Planted tank

Joey88again

New member
I have a 55 gallon reef and I would like to get a refugium. But I read an article on the web and this guy had two tanks linked together they were both display tanks. One was a reef and one was a planted tank with a queen angel. I would like to make a 29 gallon tank and grow plants and some fish native to lagoons like cardinals and link it to my 55. So it will provide pods and nitrate free water. Could someone shed some light on this? I need advice on lighting, macro algae choice, and how to get the water back and forth.
 
Actually, I've been investigating doing something similar.

You need bright lights on both tanks. In order to get the lagoon grasses to grow. They also need iron....currently I'm looking to see if anyone has tried a laterite mix in the gravel or not....but in any case you can add a liquid supplement, and you also need some mud material in the sand bed.

As for connections and plumbing.... lagoon tank should sit higher than the reef tank so it can feed it. You don't need high throughput from one to the other, but you will need additional flow in the reef tank, as the lagoon tank should be in the range of 2-4x per hour turnover vs. 10-40x in the reef.

there's a start for you.
 
Laterite has been added, you can use iron filings if you want also, both are ferric Fe3+ till reduction is low enough or the plant's roots, bacteria reduce the iron.

This, along with some organic matter/aragonite is what makes up the mud filters.

You still need to add iron to the water column though..........

Regards,
Tom Barr
 
Thanks Tom, saves me the trouble of creating a post for it.

I have just been going back and reading all your posts...you and Bill. Very nice work.

Looking forward to setting up a tank like this.
 
SeaChem makes a grey colored marine sand which is the same thing as their Onyx for FW plants.
It has buffering unlike Flourite, I'd use that for base along with some mulm from an established DBS.

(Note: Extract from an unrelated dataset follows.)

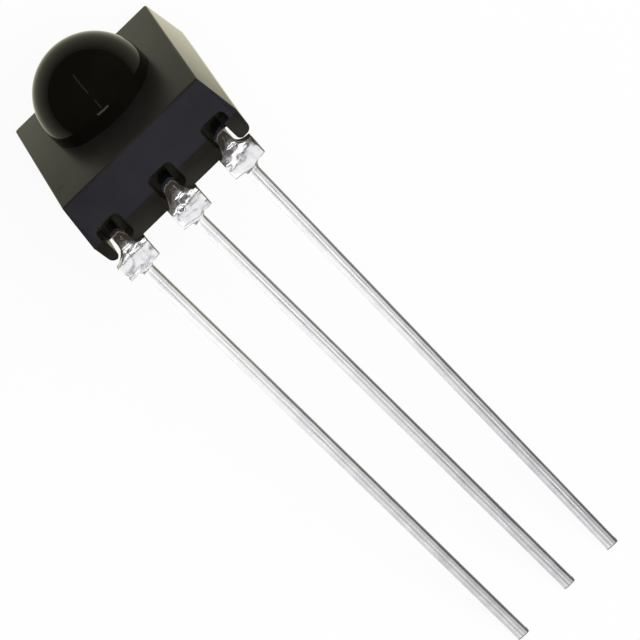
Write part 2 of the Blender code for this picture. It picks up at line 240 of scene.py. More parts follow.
def smooth_step(value):
    value = min(max(value, 0.0), 1.0)
    return value * value * (3.0 - 2.0 * value)


def bell(distance, reach):
    return math.exp(-((distance / reach) ** 2))


def quarter(steps, start=0.0, end=90.0):
    """Angles from start to end degrees, in radians, both ends included."""
    return [math.radians(start + (end - start) * i / steps) for i in range(steps + 1)]


def spread(low, high, count):
    return [low + (high - low) * i / count for i in range(count + 1)]


def thinned(values, least):
    """The values in order, less those that crowd the one before."""
    kept = []
    for value in sorted(values):
        if not kept or value - kept[-1] > least:
            kept.append(value)
    return kept


def loft(rings):
    """A closed solid through rings of the same number of points."""
    bm = bmesh.new()
    rows = [[bm.verts.new(point) for point in ring] for ring in rings]
    for near, far in zip(rows, rows[1:]):
        for i in range(len(near)):
            bm.faces.new((near[i - 1], near[i], far[i], far[i - 1]))
    bm.faces.new(rows[0][::-1])
    bm.faces.new(rows[-1])
    bmesh.ops.recalc_face_normals(bm, faces=bm.faces)
    return bm


def mesh_object(name, bm):
    mesh = bpy.data.meshes.new(name)
    bm.to_mesh(mesh)
    bm.free()
    made = bpy.data.objects.new(name, mesh)
    bpy.context.scene.collection.objects.link(made)
    return made


def combined(target, forms, operation):
    """Applies a Boolean with each form to the target, and removes the forms."""
    for form in forms:
        modifier = target.modifiers.new(form.name, "BOOLEAN")
        modifier.operation = operation
        modifier.solver = "EXACT"
        modifier.object = form
    graph = bpy.context.evaluated_depsgraph_get()
    mesh = bpy.data.meshes.new_from_object(target.evaluated_get(graph))
    target.modifiers.clear()
    target.data = mesh
    for form in forms:
        bpy.data.objects.remove(form)


def finish_piece(made, materials, sharp_degrees):
    """Places a piece, shades it and ties it to the frame."""
    made.data.transform(MODULE)
    made.data.shade_smooth()
    made.data.set_sharp_from_angle(angle=math.radians(sharp_degrees))
    for material in materials:
        made.data.materials.append(material)
    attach(made, "root")


def corner(centre_x, centre_y, radius, start, end, steps=8):
    return [
        (centre_x + radius * math.cos(angle), centre_y + radius * math.sin(angle))
        for angle in quarter(steps, start, end)
    ]


# Body

def rear_profile(y, half, slope, radius):
    """A rear flank with its rounded corner: distance from the middle at depth y."""
    centre_y = BODY_DEPTH - radius
    if y <= centre_y + radius * math.sin(slope):
        return half - (y - FRONT_DEPTH) * math.tan(slope)
    edge = half * math.cos(slope) + FRONT_DEPTH * math.sin(slope)
    centre = (edge - radius - centre_y * math.sin(slope)) / math.cos(slope)
    return centre + math.sqrt(max(radius**2 - (y - centre_y) ** 2, 0.0))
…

Mulm is the organic "Dirt" that you would vacuum out of gravel during the a water change, let the water settle in the bucket, decant off the clear water, save the mulm in the bottom, add this and the onyx to the bottom, 1 inch, cap with 2-3" of aragonite sugar sized grain sand.

This adds precisely what is needed for plant and macro growth.
Live bacteria, critters, some organic material, trace elements etc.

The soft bottom plants will like this.

Regards,
Tom Barr
 
I've found organic rich to be far more important than iron enriched substrates. Even with the iron rich substrate, the grasses still seem to need iron supplementation in the water. Terestrial plants are known to be able to adsorb iron through thier leaves, I suspect sea grasses do the same.